The panel found that the department made 11 requests for comment and obtained a permit from the Bayou Lafourche Fresh Water District to cross the bayou prior to issuing the permit.

The ruling also says St. James Parish issued two separate letters stating it “has no objection and supports the project.”

The judges found the department did its best to weigh all factors when issuing the permit, saying that the DNR “conducted a systematic consideration of all pertinent information regarding the use, the site and the impacts of the use and a balancing of their relative significant public benefits with adverse impacts.”

But in his dissent, Judge Johnson disagreed, saying “the analysis does not consider the overall welfare of the public when placing the pipeline in an area already inundated with chemical facilities.”

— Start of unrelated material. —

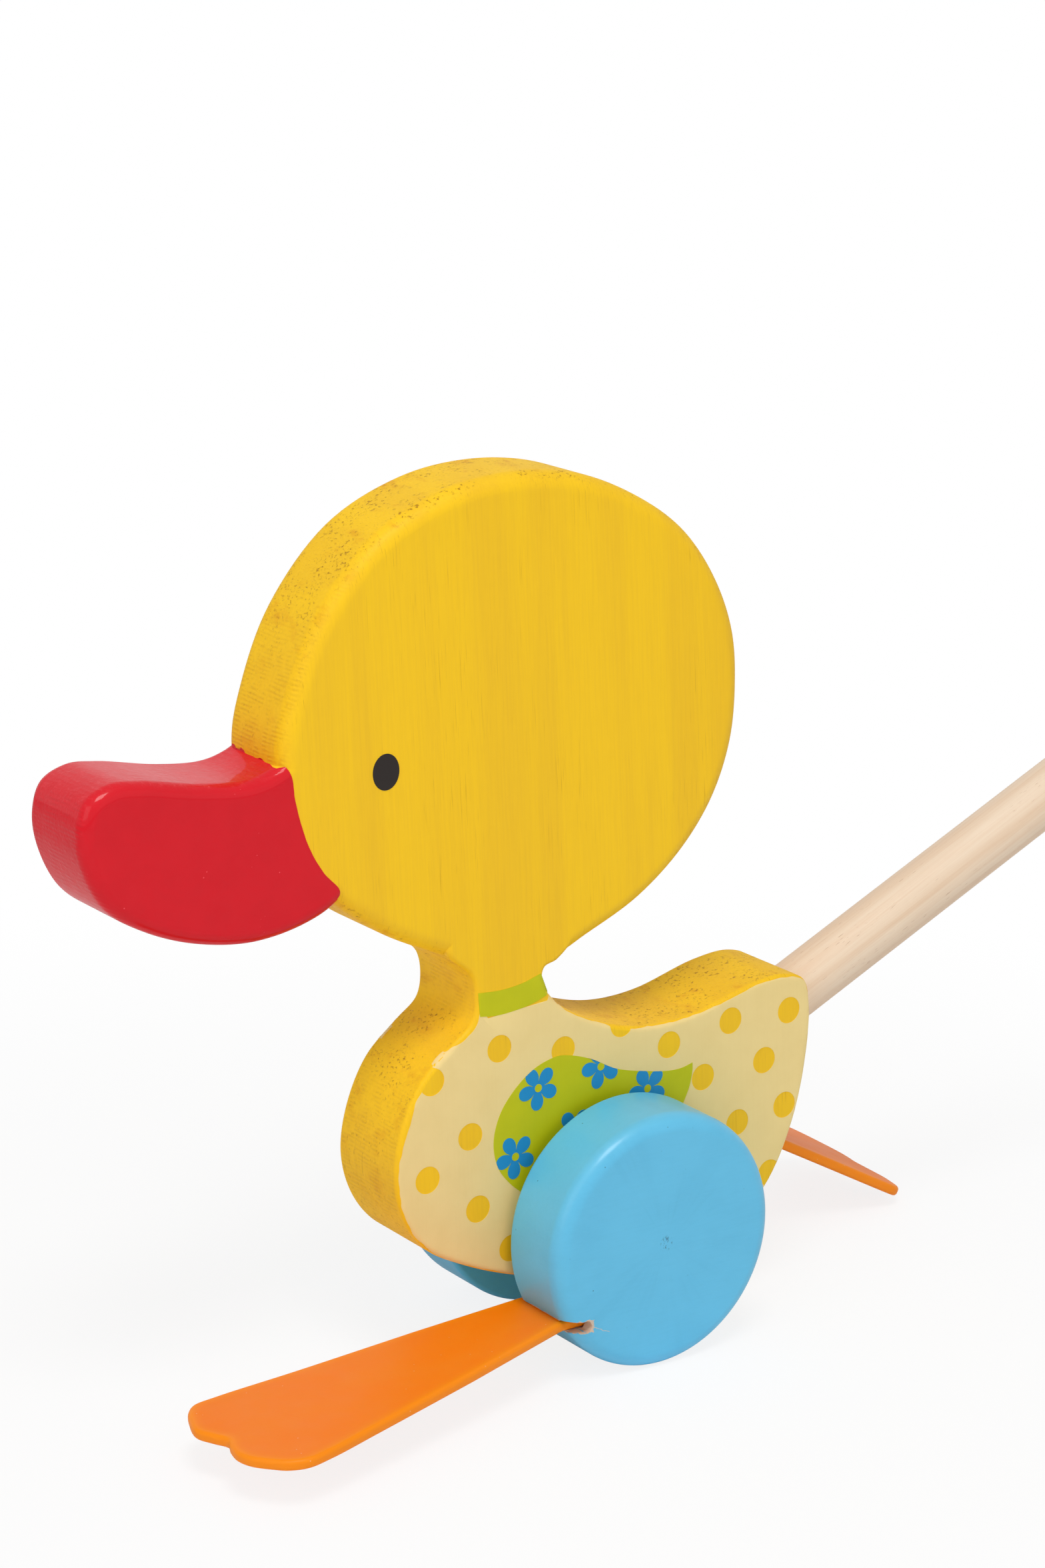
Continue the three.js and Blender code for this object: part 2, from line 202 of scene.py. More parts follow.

Johnson also said the Louisiana Constitution requires that natural resources of the state, including air and water, shall be protected and “replenished insofar as possible and consistent with the health, safety, and welfare of the people.”

He said upon “reviewing the reasons for DNR’s decision, I find that DNR’s adopted decision gave significant consideration to the economic benefits and minimal consideration to the environmental effects on the wildlife and habitats; yet, it gave virtually no consideration to the impact on the human lives in that area.”

“As a result, I find that DNR’s decision was arbitrary and gave insufficient weight to the welfare of the people; thus, it was a violation of DNR’s duty of public trust to issue Bayou Pipeline the coastal use permit for the pipeline,” the judge continued.

In conclusion, Johnson wrote that the DNR’s permit “violated its duty of public trust.”

Patrick Courreges, communications director for the DNR, said in a phone call Thursday that he wasn’t surprised by Wednesday’s ruling.

“The reason we appealed is we maintained all along that our staff did it the right way,” Courreges said. 

Judge Windhorst’s majority decision was joined by Judges Susan Chehardy, Robert Chaisson and Hans Liljeberg.

The pipeline company also prevailed in federal courts after a divided Fifth Circuit ruled in September that the U.S. Army Corps of Engineers properly approved the construction.